> [Stated problem]:
Reproduce the top of the data verbatim, through and including the line that contains "drill(plate, PIN_CIRCLE, PIN_ANGLE, (bottom".

> [Provided data]:
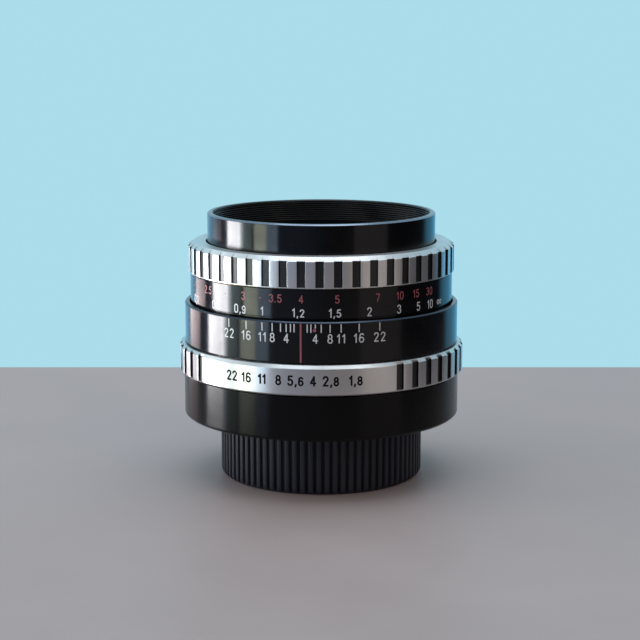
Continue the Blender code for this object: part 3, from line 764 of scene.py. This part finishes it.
def make_mount():
    _, radius, bottom, top = measured("mount_thread_ring")
    flange = 13.95
    thread = 20.9
    outline = [
        (radius, flange, 0.12),
        (radius, top, 0.1),
        (19.2, top, 0.1),
        (19.2, bottom, 0.15),
        (thread - 0.35, bottom, 0.1),
        (thread, bottom + 0.35, 0.05),
        (thread, flange, 0.0),
    ]
    threaded("mount_thread", outline, thread, -0.5, MOUNT_PITCH, bottom + 0.4, flange - 0.4,
             aluminium, "housing", ["mount_thread_ring"])
    inner, radius, bottom, top = measured("rear_light_shield")
    outline = [(radius, bottom, 0.08), (radius, top, 0.08), (inner, top, 0.08),
               (inner, bottom, 0.08)]
    plate = turned_inside("rear_light_shield_plate", outline, "housing", "rear_light_shield")
    drill(plate, PIN_CIRCLE, PIN_ANGLE, (bottom + top) / 2, PIN_HOLE, False)


def slotted_screw(name, node, radius, body):
    """A cheese-head screw with a slot, facing down."""
    low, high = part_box(node)
    x = (low.x + high.x) / 2 / MM
    y = (low.y + high.y) / 2 / MM
    bottom = low.z / MM
    count = 40
    points = []
    for r, z in ((radius - 0.1, bottom), (radius, bottom + 0.1), (radius, bottom + 0.75)):
        points += [(x + r * cos(t), y + r * sin(t), z) for t in circle(count)]
    rings = [range(ring * count, (ring + 1) * count) for ring in range(3)]
    faces = band(*rings[:2]) + band(*rings[1:]) + [tuple(rings[2]), tuple(rings[0])]
    piece = mesh_piece(name, points, faces, [steel])
    cut_away(piece, block(4 * radius, 0.32, 0.6), (x, y, bottom),
             (0.0, 0.0, atan2(y, x) + 0.6 * x))
    return settle(piece, body, [node])


def grub_screw(name, node, radius, angle, z, face, body):
    """A headless screw seen end-on in its hole: rounded rim and a slot across it.

    Without a node it is the slotted face on the end of a CAD screw, which still shows.
    """
    count = 36
    turn = radians(angle)
    points = []
    for size, out in ((radius, face - 2.0), (radius, face - 0.07), (radius - 0.07, face)):
        points += [(out * cos(turn) - size * cos(t) * sin(turn),
                    out * sin(turn) + size * cos(t) * cos(turn),
                    z + size * sin(t)) for t in circle(count)]
    rings = [range(ring * count, (ring + 1) * count) for ring in range(3)]
    faces = band(*rings[:2]) + band(*rings[1:]) + [tuple(rings[0]), tuple(rings[2])]
    piece = mesh_piece(name, points, faces, [steel])
    cut_away(piece, block(0.7, 4 * radius, 0.13),
             (face * cos(turn), face * sin(turn), z), (radians(35), 0.0, turn))
    return settle(piece, body, [node] if node else [])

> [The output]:
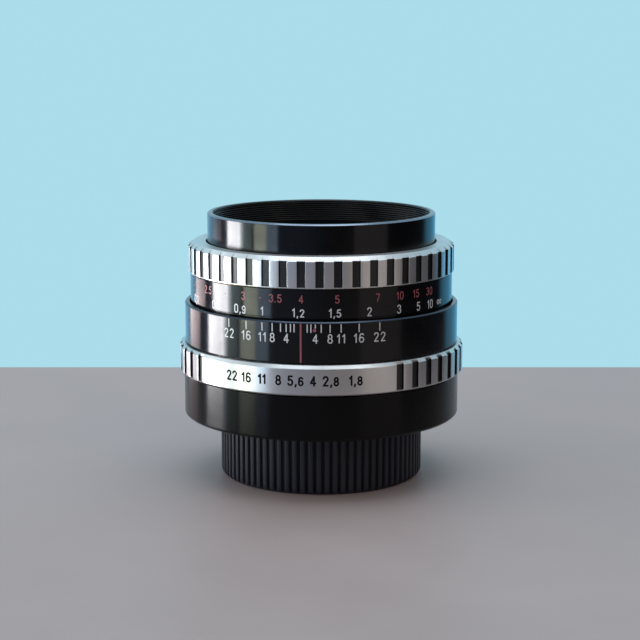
Continue the Blender code for this object: part 3, from line 764 of scene.py. This part finishes it.
def make_mount():
    _, radius, bottom, top = measured("mount_thread_ring")
    flange = 13.95
    thread = 20.9
    outline = [
        (radius, flange, 0.12),
        (radius, top, 0.1),
        (19.2, top, 0.1),
        (19.2, bottom, 0.15),
        (thread - 0.35, bottom, 0.1),
        (thread, bottom + 0.35, 0.05),
        (thread, flange, 0.0),
    ]
    threaded("mount_thread", outline, thread, -0.5, MOUNT_PITCH, bottom + 0.4, flange - 0.4,
             aluminium, "housing", ["mount_thread_ring"])
    inner, radius, bottom, top = measured("rear_light_shield")
    outline = [(radius, bottom, 0.08), (radius, top, 0.08), (inner, top, 0.08),
               (inner, bottom, 0.08)]
    plate = turned_inside("rear_light_shield_plate", outline, "housing", "rear_light_shield")
    drill(plate, PIN_CIRCLE, PIN_ANGLE, (bottom + top) / 2, PIN_HOLE, False)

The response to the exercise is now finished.